This academic work helps inform our thinking and helps us as investment managers to focus on probabilities (investing) vs. possibilities (speculation) through applying a proper mindset based on the actual, real-world business dynamic of innovation creation and delivery.

Hortz: Are there common characteristics for innovative companies?
Berkeley: Typically, we look for investments in which the vendor is offering so much capability, reliability, convenience, and value-for-money that it can command high economic rents over many years.  For example, we have had good success with software companies that are keeping the required books and records for a class of customers, say hospitals or apartment buildings. If the innovative vendor is delivering good value, the customer is unlikely to switch vendors. High switching costs make revenues more predictable.

If these vendors are continually re-investing to stay current, they can have decades long associations with their customers. Said another way, we particularly like recurring revenues, perhaps subscription revenues that free vendors from starting from scratch each year. We like companies that are solving so many and such complex problems for their customers that the vendor can earn high rents for decades.

These companies tend to have a strong commitment to research and development and also a strong ability to buy into adjacent markets. Cisco is a good example of a company that both invests in development and buys emerging research. We also like to see a well understood “catalyst” or “growth driver” creating demand for the product or service.

Hortz: Does your research tend to lead you to particular areas of concentration or types of companies that cluster in specific areas or themes?  
Berkeley: A portion of the portfolios we design use both information and communications services and health and life sciences companies to harness growth. These are major segments of the U.S. and world economies with significant unfilled demand and both are driven by dramatic improvements in the capability of evolving technologies.

Looking at healthcare there are many different approaches to take but we tend to look for companies bringing scientific breakthroughs to the market. Particularly promising ones are in the areas of diagnostics and therapeutics. For example, there is a tectonic shift in diagnostics from radiography to liquid biopsies where cancer cells can be detected much earlier in a cancer’s progression in a much less costly and more accurate fashion.

On the computing and communications front, our insatiable demand as humans to communicate and the thousands of our activities still open to computing automation, demand looks solid and durable. We have many choices here as we can look at the “bill of materials” that goes into a product or service. For example, we can invest in rare earths through AXT which are essential to high performance communications, or components like color touch screens made by Universal Display, or telecommunications carriers, or cell tower companies. The point being that our research takes us into the various segments and suppliers of the industries we invest in.

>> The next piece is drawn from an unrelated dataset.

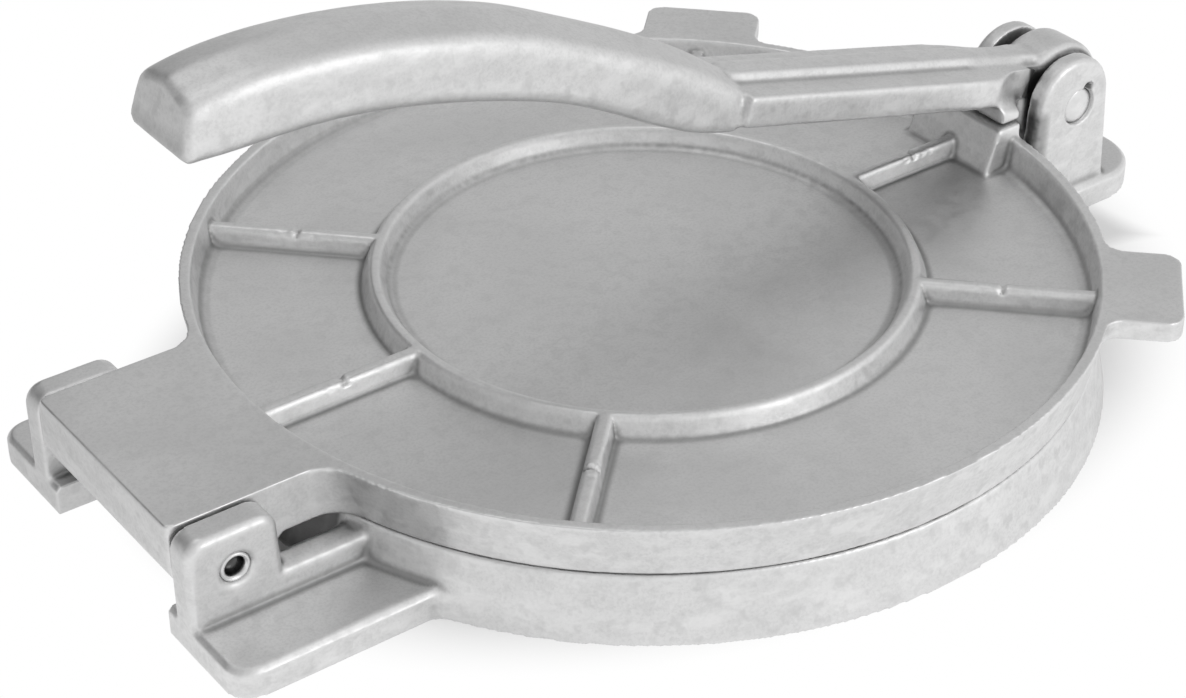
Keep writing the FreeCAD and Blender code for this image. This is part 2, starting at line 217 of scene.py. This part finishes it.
def node_tree(name):
    """A new material with its graph and output node."""
    material = bpy.data.materials.new(name)
    material.use_nodes = True
    tree = material.node_tree
    tree.nodes.clear()
    output = tree.nodes.new("ShaderNodeOutputMaterial")
    return material, Graph(tree), output


class Graph:
    """Short calls for adding and joining shader nodes."""

    def __init__(self, tree):
        self.tree = tree

    def add(self, kind, **settings):
        node = self.tree.nodes.new(kind)
        for key, value in settings.items():
            setattr(node, key, value)
        return node

    def feed(self, socket, value):
        if isinstance(value, bpy.types.NodeSocket):
            self.tree.links.new(value, socket)
        else:
            socket.default_value = value

    def noise(self, place, scale, detail=2.0, rough=0.5, distort=0.0):
        node = self.add("ShaderNodeTexNoise")
        self.feed(node.inputs["Vector"], place)
        self.feed(node.inputs["Scale"], scale)
        self.feed(node.inputs["Detail"], detail)
        self.feed(node.inputs["Roughness"], rough)
        self.feed(node.inputs["Distortion"], distort)
        return node.outputs["Fac"]

    def ramp(self, value, low, high, out_low=0.0, out_high=1.0):
        node = self.add("ShaderNodeMapRange", interpolation_type="SMOOTHSTEP")
        self.feed(node.inputs["Value"], value)
        for key, number in (("From Min", low), ("From Max", high),
                            ("To Min", out_low), ("To Max", out_high)):
            self.feed(node.inputs[key], number)
        return node.outputs["Result"]

    def math(self, operation, *values):
        node = self.add("ShaderNodeMath", operation=operation)
        for socket, value in zip(node.inputs, values):
            self.feed(socket, value)
        return node.outputs[0]

    def magnitude(self, value):
        return self.math("ABSOLUTE", value)

    def times(self, first, second):
        return self.math("MULTIPLY", first, second)

    def dot(self, place, direction):
        return self.vector("DOT_PRODUCT", place, direction)

    def vector(self, operation, *values):
        node = self.add("ShaderNodeVectorMath", operation=operation)
        for socket, value in zip(node.inputs, values):
            self.feed(socket, value)
        return node.outputs["Value" if operation in ("DOT_PRODUCT", "LENGTH") else "Vector"]

    def blend(self, share, first, second):
        node = self.add("ShaderNodeMix", data_type="RGBA")
        self.feed(node.inputs["Factor"], share)
        self.feed(node.inputs[6], first)
        self.feed(node.inputs[7], second)
        return node.outputs[2]

    def attribute(self, name):
        return self.add("ShaderNodeAttribute", attribute_name=name).outputs["Fac"]

    def metal(self, output, colour, rough, normal=None):
        """Join a metal of this colour and roughness to the output."""
        shader = self.add("ShaderNodeBsdfPrincipled")
        self.feed(shader.inputs["Base Color"], colour)
        self.feed(shader.inputs["Metallic"], 1.0)
        self.feed(shader.inputs["Roughness"], rough)
        if normal is not None:
            self.feed(shader.inputs["Normal"], normal)
        self.feed(output.inputs["Surface"], shader.outputs["BSDF"])

    def seen_by(self):
        """Whether a ray comes from the camera, and whether it is mirrored or let through."""
        path = self.add("ShaderNodeLightPath").outputs
        return path["Is Camera Ray"], self.math("MAXIMUM", path["Is Glossy Ray"],
                                                path["Is Transmission Ray"])


def grey(value):
    return (value, value, value, 1.0)


def cast_aluminium():
    """Tumbled, as-cast aluminium: even grey with fine mottling and streaked sides, painted shade in
    hollows and creases, and edges lighter from wear and a painted highlight.
    """
    material, graph, output = node_tree("cast_aluminium")
    coordinates = graph.add("ShaderNodeTexCoord").outputs
    place = coordinates["Object"]
    steep = graph.ramp(graph.magnitude(graph.dot(coordinates["Normal"], (0, 0, 1))), *STEEP_RAMP)
    cloud = graph.noise(place, *CLOUD)
    mottle = graph.noise(place, *MOTTLE)
    grain = graph.noise(place, *GRAIN)
    streak = graph.noise(graph.vector("MULTIPLY", place, STREAK_STRETCH), *STREAK)

    mottled = graph.ramp(mottle, *MOTTLE_RAMP)
    grained = graph.ramp(grain, *GRAIN_RAMP)
    patched = graph.times(graph.ramp(streak, *PATCH_RAMP), steep)
    spotted = graph.times(graph.ramp(mottle, *SPOT_RAMP), steep)
    # Painted shade, darkening hollows, creases and the boxes of painted shade
    shade_share = graph.times(graph.attribute("painted_shade"), PAINTED_SHADE_SHARE)
    # Edges lighter from wear and a painted highlight
    worn_and_highlight = graph.times(graph.attribute("worn_and_highlight"), graph.ramp(mottle, *WORN_AND_HIGHLIGHT_RAMP))
    colour = graph.blend(graph.ramp(cloud, *CLOUD_RAMP), grey(CAST_DULL), grey(CAST_BRIGHT))
    for share, tone in ((mottled, MOTTLE_TONE), (grained, GRAIN_TONE), (patched, PATCH_TONE),
                        (spotted, SPOT_TONE), (shade_share, PAINTED_SHADE_TONE), (worn_and_highlight, WORN_AND_HIGHLIGHT_TONE)):
        colour = graph.blend(share, colour, grey(tone))

    rough = graph.math("ADD", graph.ramp(cloud, *CLOUD_ROUGH), graph.ramp(mottle, *MOTTLE_ROUGH))
    rough = graph.math("SUBTRACT", rough, graph.times(worn_and_highlight, WORN_POLISH))
    bump = graph.add("ShaderNodeBump")
    graph.feed(bump.inputs["Strength"], graph.math("ADD", BUMP_SHARE, graph.times(steep, BUMP_MORE)))
    graph.feed(bump.inputs["Distance"], BUMP_DEPTH)
    graph.feed(bump.inputs["Height"], graph.math("ADD", graph.times(mottle, MOTTLE_BUMP),
                                                 graph.times(grain, GRAIN_BUMP)))
    graph.metal(output, colour, rough, bump.outputs["Normal"])
    return material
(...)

Because the way we invest in equities is so very knowledge intensive, we tend to find new opportunities when we are maintaining our knowledge on existing investments. We also hold interests in many other industries, often more mature, more generally understood companies, that we buy for diversification of innovation opportunities. 

Hortz: Can you share some more examples of the types of companies in your portfolios?
Berkeley: The compounding power of microprocessors applied to both computing and communications reaches much farther than the market share giants of Google, Facebook, or Amazon. The cellular radio telephone tower companies are a good example. They are a specialized real estate business or, essentially, digital railroads carrying data rather than freight. They typically see their revenues grow as telephone and data traffic grow. They offer investors less volatility in their share prices than do technology companies selling products.

In our healthcare holdings, we invest in both diagnostics and therapeutics.  Big gains come from drug or vaccine discoveries that work, that cure or prevent disease. Large, solid businesses can be built on diagnostics as well.